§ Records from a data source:
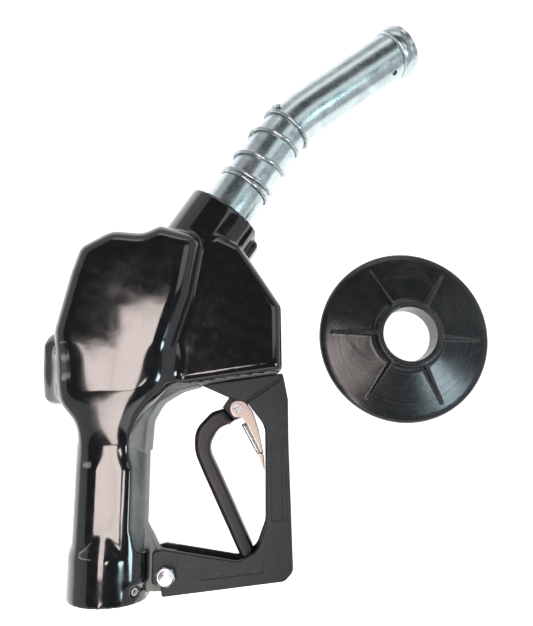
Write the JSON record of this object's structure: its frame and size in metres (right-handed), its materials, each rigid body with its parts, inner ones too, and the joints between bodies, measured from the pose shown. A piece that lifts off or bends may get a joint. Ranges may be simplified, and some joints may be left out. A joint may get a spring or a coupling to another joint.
{
  "type": "fuel nozzle",
  "caption": "Hand-operated automatic fuel dispensing nozzle with covered body, bent spout, lever, lever guard and hold-open clip, beside its loose splash guard.",
  "frame": {"origin": "centre of the hose inlet's end face, on the nozzle's mid-plane", "axes": "+Y up the handle from the hose inlet towards the spout, +X from the handle towards the lever guard, +Z square to the side that faces up as the nozzle lies on its other side"},
  "size_m": [0.2768, 0.3529, 0.066],
  "materials": {
    "cover_vinyl": "glossy moulded black vinyl",
    "cast_metal": "matt grey coated aluminium casting",
    "zinc_steel": "bright zinc plate",
    "spout_metal": "bright drawn tube",
    "wire_steel": "bright wire",
    "guard_composite": "matt charcoal moulding, lightly textured",
    "lever_black": "satin black moulding",
    "clip_zinc": "yellow zinc plate",
    "brass": "machined brass",
    "inner_steel": "machined steel",
    "rubber_seal": "nitrile rubber",
    "disc_rubber": "satin black rubber"
  },
  "bodies": {
    "housing": {"body_casting": "cast_metal", "hand_cover": "cover_vinyl", "inlet_screw": "zinc_steel", "poppet_cap": "brass", "cap_seal": "rubber_seal", "valve_seat": "brass", "stem_packing": "rubber_seal", "packing_nut": "brass", "diaphragm": "rubber_seal", "diaphragm_cap": "cast_metal", "cap_screws": "zinc_steel", "spout_tube": "spout_metal", "spout_sleeve": "spout_metal", "spout_collar": "spout_metal", "spout_spring": "wire_steel", "spout_seal": "rubber_seal", "spout_screw": "zinc_steel", "check_seat": "brass", "check_guide": "brass", "sensing_tube": "spout_metal", "lever_guard": "guard_composite", "guard_bolt": "zinc_steel", "guard_nut": "zinc_steel", "guard_screw": "zinc_steel"},
    "main_valve": {"main_poppet": "brass", "poppet_disc": "rubber_seal", "main_stem": "inner_steel", "main_spring": "inner_steel"},
    "trip": {"trip_stem": "inner_steel", "lever_pin": "zinc_steel", "latch_balls": "inner_steel", "trip_spring": "inner_steel"},
    "latch": {"latch_pin": "inner_steel", "diaphragm_spring": "inner_steel"},
    "check_valve": {"check_poppet": "brass", "check_spring": "inner_steel"},
    "lever": {"lever_arm": "lever_black", "lever_grip": "lever_black", "clip_rivet": "zinc_steel"},
    "clip": {"hold_open_clip": "clip_zinc", "clip_spring": "wire_steel"},
    "splash_guard": {"splash_guard": "disc_rubber"}
  },
  "joints": [
    {"name": "trip_drop", "type": "slide", "parent": "housing", "child": "trip", "axis": [0.1444, -0.9895, 0], "range_m": [0, 0.0045], "stiffness_N_per_m": 900, "springref_m": -0.008, "deforming": ["trip_spring"]},
    {"name": "lever_squeeze", "type": "hinge", "parent": "trip", "child": "lever", "pos_m": [0.072, 0.142, 0], "axis": [0, 0, -1], "range_deg": [0, 17], "stiffness_Nm_per_rad": 2, "springref_deg": -14.32},
    {"name": "clip_swing", "type": "hinge", "parent": "lever", "child": "clip", "pos_m": [0.0718, 0.1046, 0], "axis": [0, 0, -1], "range_deg": [0, 18], "stiffness_Nm_per_rad": 0.02, "springref_deg": -22.92},
    {"name": "main_valve_lift", "type": "slide", "parent": "housing", "child": "main_valve", "axis": [-1, 0, 0], "range_m": [0, 0.0048], "deforming": ["main_spring"]},
    {"name": "latch_lift", "type": "slide", "parent": "housing", "child": "latch", "axis": [-0.1444, 0.9895, 0], "range_m": [0, 0.003], "stiffness_N_per_m": 300, "springref_m": -0.006, "deforming": ["diaphragm_spring"]},
    {"name": "check_lift", "type": "slide", "parent": "housing", "child": "check_valve", "axis": [0.5534, 0.8329, 0], "range_m": [0, 0.005], "stiffness_N_per_m": 150, "springref_m": -0.008, "deforming": ["check_spring"]},
    {"name": "splash_guard_lift", "type": "slide", "parent": "housing", "child": "splash_guard", "axis": [0, 0, 1], "range_m": [0, 0.06]}
  ],
  "couplings": [
    {"joint": "main_valve_lift", "follows": "lever_squeeze", "m_per_rad": 0.0157}
  ]
}
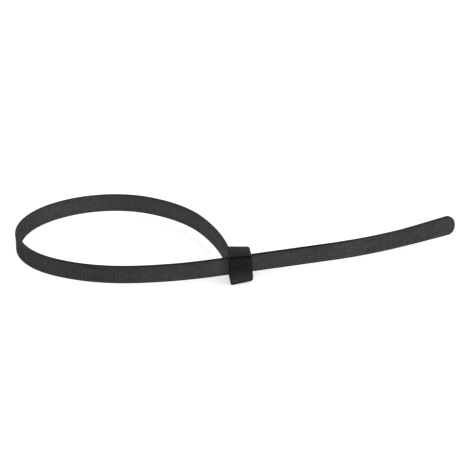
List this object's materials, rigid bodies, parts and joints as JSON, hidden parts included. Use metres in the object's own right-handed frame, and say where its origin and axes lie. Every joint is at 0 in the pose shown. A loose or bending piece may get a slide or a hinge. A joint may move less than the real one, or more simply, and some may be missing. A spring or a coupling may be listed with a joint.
{
  "type": "cable tie",
  "caption": "Self-locking cable tie, moulded whole and drawn into a closed loop: ribbed strap, head with a slot and a pawl, and a free tail with a ribbed grip.",
  "frame": {"origin": "centre of the round end of the loop, half-way across the width of the strap", "axes": "+Z along the axis of the bundle that the loop holds, +X from the round end past the head towards the free tail, +Y towards the side of the loop that is moulded to the head"},
  "size_m": [0.121, 0.0615, 0.0082],
  "materials": {
    "nylon": "satin"
  },
  "bodies": {
    "root": {"cable_tie": "nylon"}
  },
  "joints": []
}
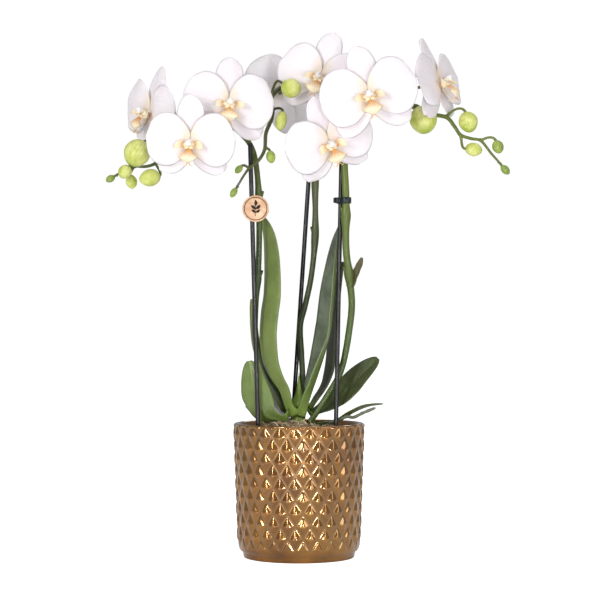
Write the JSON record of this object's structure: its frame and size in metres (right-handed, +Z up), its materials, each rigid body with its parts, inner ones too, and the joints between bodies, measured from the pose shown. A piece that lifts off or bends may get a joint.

§ TASK INSTRUCTIONS: Beginning with the line that contains "List this object's", quote each line exactly through the last line of the entries above, and nothing beyond them.

§ THE COMPLETED TASK:
List this object's materials, rigid bodies, parts and joints as JSON, hidden parts included. Use metres in the object's own right-handed frame, and say where its origin and axes lie. Every joint is at 0 in the pose shown. A loose or bending piece may get a slide or a hinge. A joint may move less than the real one, or more simply, and some may be missing. A spring or a coupling may be listed with a joint.
{
  "type": "cable tie",
  "caption": "Self-locking cable tie, moulded whole and drawn into a closed loop: ribbed strap, head with a slot and a pawl, and a free tail with a ribbed grip.",
  "frame": {"origin": "centre of the round end of the loop, half-way across the width of the strap", "axes": "+Z along the axis of the bundle that the loop holds, +X from the round end past the head towards the free tail, +Y towards the side of the loop that is moulded to the head"},
  "size_m": [0.121, 0.0615, 0.0082],
  "materials": {
    "nylon": "satin"
  },
  "bodies": {
    "root": {"cable_tie": "nylon"}
  },
  "joints": []
}
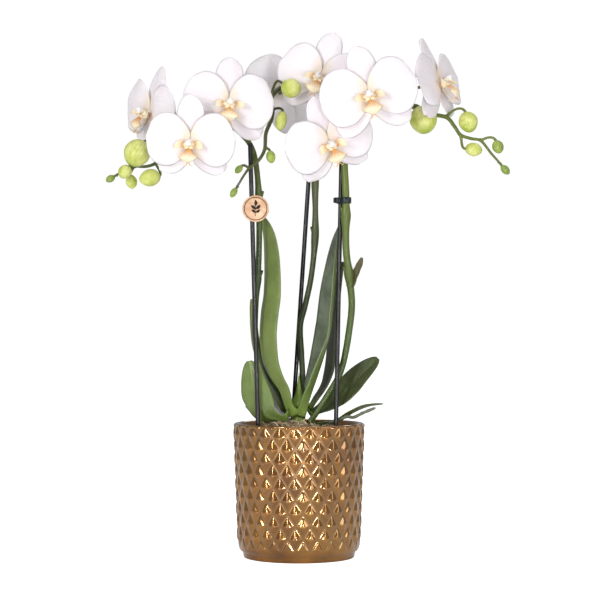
Write the JSON record of this object's structure: its frame and size in metres (right-handed, +Z up), its materials, each rigid body with its parts, inner ones too, and the joints between bodies, measured from the pose shown. A piece that lifts off or bends may get a joint.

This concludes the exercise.